Pero, sobre todo y en lo que aquí interesa, una cláusula como la expuesta hubiera proporcionado, además, la ventaja de trazar de un modo mucho más consistente los límites dentro los que, en abstracto, sería posible hablar de la exclusión del derecho de información del consejero, en función, de un lado, de la posición del Presidente del “collegium”, como sujeto titular de esa potestad y, del otro, en función de la defensa de los intereses de la sociedad, como única causa admisible de exclusión del derecho de información, tal y como se explica a continuación.
De un lado, en efecto, el Presidente de todo órgano colegiado, como “primus inter pares”, debe tener atribuidas facultades de ordenación de los debates. Como ya enseñara el Derecho Canónico Intermedio, verdadero hacedor de la doctrina del órgano colegiado, el Presidente de éste ostenta “naturales” funciones de reglamentación de las deliberaciones en las que se resuelve el método asambleario.
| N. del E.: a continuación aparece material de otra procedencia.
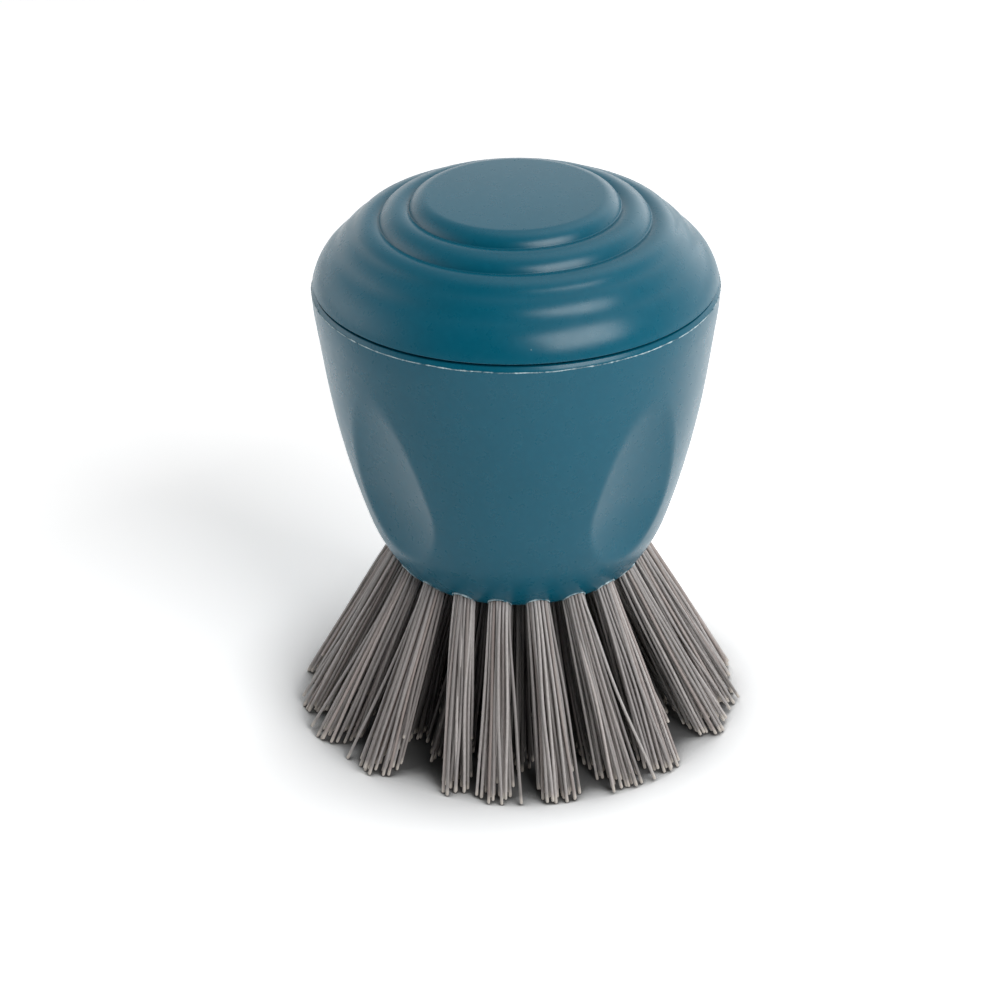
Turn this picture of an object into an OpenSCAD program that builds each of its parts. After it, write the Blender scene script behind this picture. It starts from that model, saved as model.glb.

Natural consecuencia de ello es que, de la misma forma que es el Presidente quien puede denegar el turno de palabra, debe corresponderle también la potestad de decidir en qué casos pudiera no ser procedente el suministro de determinada información, como ínsita que está en aquella función de reglamentación del debate, pues información y debate son la misma cosa, esto es, presupuestos previos del voto y del acuerdo.
Si, cuando de lo que se trata es de reglamentar el funcionamiento de la Junta General, es posible atribuir la facultad de ordenación de los debates, en su más cualificada y comprometida versión de excepcionar el derecho de información del socio, ya al Presidente del Consejo de Administración (art. 112.3 LSA), ya al Consejo de Administración como órgano (art. 51 LSRL), - con independencia de las dificultades que puede llegar a ofrecer la aplicación “in situ” de esta última regla-, pues, en todo caso, es una sola “voz”, ya individualmente expresada, ya tomada previa decisión colegial, la que disciplina el debate entre los socios, por el contrario, cuando de lo que se trata es de ordenar los debates y de resolver sus incidencias en el seno mismo del Consejo, no hay otra regla de actuación posible que la de hacer del Presidente el director del “collegium”. Por ello, la cláusula debatida, pretendiendo que sea el colegio mismo, por decisión mayoritaria de sus miembros, quien resuelva las incidencias que se produzcan en su seno, al dejar sin sentido la posición de su Presidente y encomendar al Consejo la función de decidir “cómo debatir” antes que la de debatir y decidir, es una cláusula que vulnera directa e inmediatamente la esencia del método colegial.
Aclarado, pues, que la cláusula en cuestión empezaría a resultar entendible sólo si se encomendara al Presidente del Consejo la función de decidir en qué casos procedería denegar el acceso a la información solicitada, debe añadirse, en segundo lugar, que la supresión del derecho de información del consejero, lejos de poder configurarse como una potestad “ad nutum”, sólo se hace creíble si, además, se justifica en la concurrencia de una justa y cualificada causa, que no puede ser otra que la superior tutela de los intereses de la sociedad.
Pues bien, lo que se viene a mantener en estas líneas es que, ni aún situando el debate entre aquellas dos coordenadas más certeras que hemos trazado (sólo el Presidente puede denegar y mediando justa causa), es posible rechazar el acceso del consejero a toda la información de que disponga el Consejo de Administración. La invocación de la tutela de los intereses sociales, en homenaje a la preservación de la confidencialidad de una información sensible para la sociedad, es o puede llegar a ser pertinente frente al socio, pero, desde luego, no puede serlo frente al Consejero, por la sencilla razón de que es el Consejero, y no el socio, quien está sujeto a un riguroso deber de confidencialidad, según se desprende del artículo 61.2 de la LSRL, que dispone que los administradores “deberán guardar secreto sobre las informaciones de carácter confidencial, aun después de cesar en sus funciones”, deber de sigilo que el homónimo artículo 127 quáter LSA refiere a “todas las informaciones, datos, informes o antecedentes que conozcan como consecuencia del ejercicio del cargo”.
En conclusión, ni el Presidente del Consejo, dentro de sus potestades de ordenación o reglamentación, ni, tanto menos, el Consejo de Administración como órgano, pueden denegar el acceso de un consejero a todo el caudal de información de que éste debe disponer para poder cumplir su deber de diligente administración, porque la invocación de que la publicidad de los datos puede comprometer el superior interés de la sociedad es improcedente ante el deber de secreto que asimismo incumbe al consejero.